While there is literature a plenty for handling stress on beginner and middle-level jobs, articles dealing with how to deal with the stress at the top are very few. Reason being that the readership is sparse, people at the top have their own ideas of things, and depend more on costly coaches. However, that leaves the middle-level employee outperforming himself or herself to get promoted with very little clue about how to handle situations once that promotion is achieved. The first thing to know is that it's lonely at the top.

Directors and managers often find themselves in isolated positions with very little support to fall back upon for day-to-day decision-making. Being a boss isn't all smooth and happy, because power costs. Everybody expects you to be correct and know what you are doing. Lack of people at the same level with whom you can share responsibility increases the pressure of being accountable and increases stress.
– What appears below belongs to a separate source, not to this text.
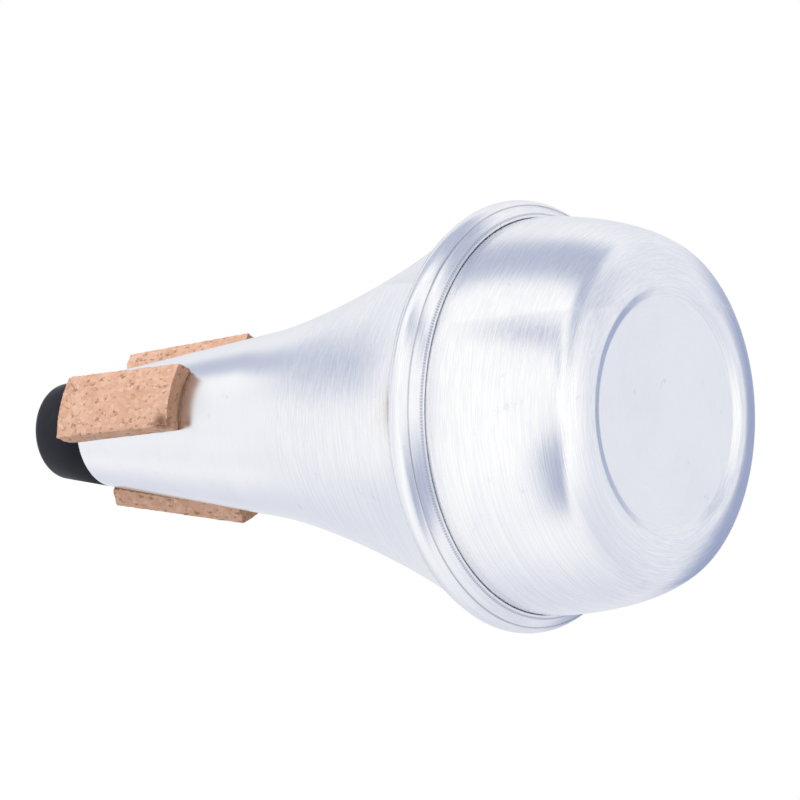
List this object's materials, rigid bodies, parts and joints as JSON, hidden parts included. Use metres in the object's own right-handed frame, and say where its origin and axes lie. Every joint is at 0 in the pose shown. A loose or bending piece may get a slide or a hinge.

And it is difficult and mostly inappropriate to discuss personal problems or work-related problems with subordinate employees who look up to you for solutions. If subordinates perceive that you are shaky, it can lower employee morale and start a vicious cycle.
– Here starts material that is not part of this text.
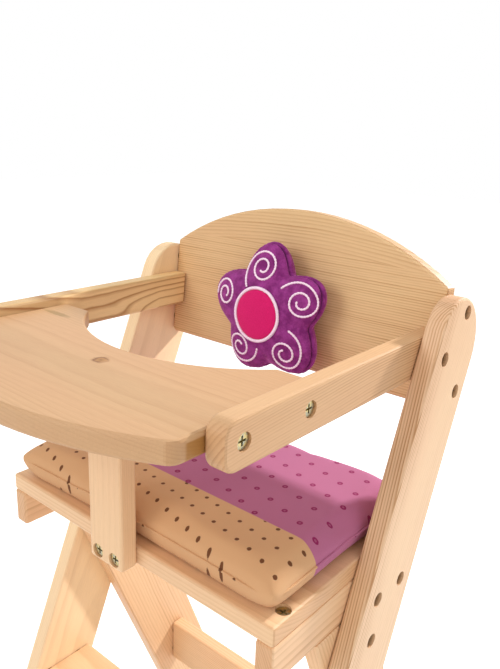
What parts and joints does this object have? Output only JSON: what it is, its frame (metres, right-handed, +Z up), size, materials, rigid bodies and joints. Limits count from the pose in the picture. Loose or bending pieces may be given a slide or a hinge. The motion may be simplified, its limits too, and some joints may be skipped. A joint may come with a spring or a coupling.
{
  "type": "doll high chair",
  "caption": "Wooden high chair for dolls with crossed legs, a hollowed tray, an arched backrest, a loose seat cushion and a pull-off flower pillow.",
  "frame": {"origin": "centre of the chair's bounding box on the floor plane", "axes": "+Z up, the chair faces -Y, and +X is to the right of someone who faces its tray"},
  "size_m": [0.265, 0.3138, 0.5321],
  "materials": {
    "pine": "clear satin varnish over pine boards",
    "beech": "plain turned dowel",
    "zinc_steel": "yellow zinc plated steel",
    "pink_cloth": "printed cotton, filled with wadding",
    "purple_velour": "short velour, filled with wadding",
    "pink_felt": "felt",
    "white_thread": "thick embroidery thread",
    "fastening_tape": "hook and loop tape"
  },
  "bodies": {
    "frame": {"front_leg_left": "pine", "front_leg_right": "pine", "rear_leg_left": "pine", "rear_leg_right": "pine", "arm_rail_left": "pine", "arm_rail_right": "pine", "seat_rail_left": "pine", "seat_rail_right": "pine", "backrest": "pine", "tray": "pine", "seat_board": "pine", "crotch_slat": "pine", "footrest": "pine", "rear_stretcher": "pine", "slat_dowel": "beech", "tray_screw_1": "zinc_steel", "tray_screw_2": "zinc_steel", "tray_screw_3": "zinc_steel", "tray_screw_4": "zinc_steel", "arm_rail_screw_1": "zinc_steel", "arm_rail_screw_2": "zinc_steel", "backrest_screw_1": "zinc_steel", "backrest_screw_2": "zinc_steel", "backrest_screw_3": "zinc_steel", "backrest_screw_4": "zinc_steel", "seat_rail_screw_1": "zinc_steel", "seat_rail_screw_2": "zinc_steel", "seat_rail_screw_3": "zinc_steel", "seat_rail_screw_4": "zinc_steel", "rear_leg_screw_1": "zinc_steel", "rear_leg_screw_2": "zinc_steel", "rear_leg_screw_3": "zinc_steel", "rear_leg_screw_4": "zinc_steel", "footrest_screw_1": "zinc_steel", "footrest_screw_2": "zinc_steel", "footrest_screw_3": "zinc_steel", "footrest_screw_4": "zinc_steel", "stretcher_screw_1": "zinc_steel", "stretcher_screw_2": "zinc_steel", "stretcher_screw_3": "zinc_steel", "stretcher_screw_4": "zinc_steel", "seat_board_screw_1": "zinc_steel", "seat_board_screw_2": "zinc_steel", "seat_board_screw_3": "zinc_steel", "seat_board_screw_4": "zinc_steel", "slat_screw_1": "zinc_steel", "slat_screw_2": "zinc_steel", "pillow_hook_tape": "fastening_tape"},
    "cushion": {"seat_cushion": "pink_cloth"},
    "pillow": {"flower_pillow": "purple_velour", "centre_patch": "pink_felt", "patch_ring": "white_thread", "pillow_loop_tape": "fastening_tape"}
  },
  "joints": [
    {"name": "seat_cushion_lift", "type": "slide", "parent": "frame", "child": "cushion", "axis": [0, 0, 1], "range_m": [0, 0.03]},
    {"name": "pillow_pull_off", "type": "slide", "parent": "frame", "child": "pillow", "axis": [0, -0.9962, 0.0872], "range_m": [0, 0.06]}
  ]
}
Act Cool Even If You Don't Feel Like It

The way to tackle pressures at the top usually involves forming confidential peer groups and finding external consultants. Mistakes in behavior or misperception of your acts can create considerable employee stress, thus reducing productivity. It is necessary always to act your part and carry yourself impeccably in public. And that means even within your personal office when any employee is present. Even the most trusted employee can leak information just to gain importance in front of peers. So, acting cool is of primary importance when you are in the seat of power.

Handling the Stress

Being at the top means the health of your organization becomes more dependent upon your physical and mental well-being. There are some well-known principles to reduce stress that can help you to cope with the demands of a new position at the top.
  • Seek and introduce methods and ways of reducing the job load
  • Actively manage your time and reduce time-wasting activities like meetings that needlessly stretch on
  • Set targets for both yourself and your employees that are both realistic as well as challenging
  • Delegate work wherever that is possible without stressing your employees
  • Prioritize and tackle the work dealing first with that which is most important
  • Ask for ideas and opinions of experienced employees on issues without revealing too much information unless necessary
  • Arrange meetings for new projects so that concerned employees are aware about what is expected of them as well as the future course of events
Hopefully, the worst is over within the first few weeks of assuming a new job role and your skills as well as experience come into play to tackle situation. The curious thing is that while every person understands that freshers and new employee need time to settle down, the same people rarely feel that a peer who has been promoted also needs time to settle into his or her new role, and as a result, can be quite unforgiving. The newly promoted employee needs to be aware of this and also needs to be overly cool, well-mannered, and accommodative in the first few weeks before finding his or her feet at the top.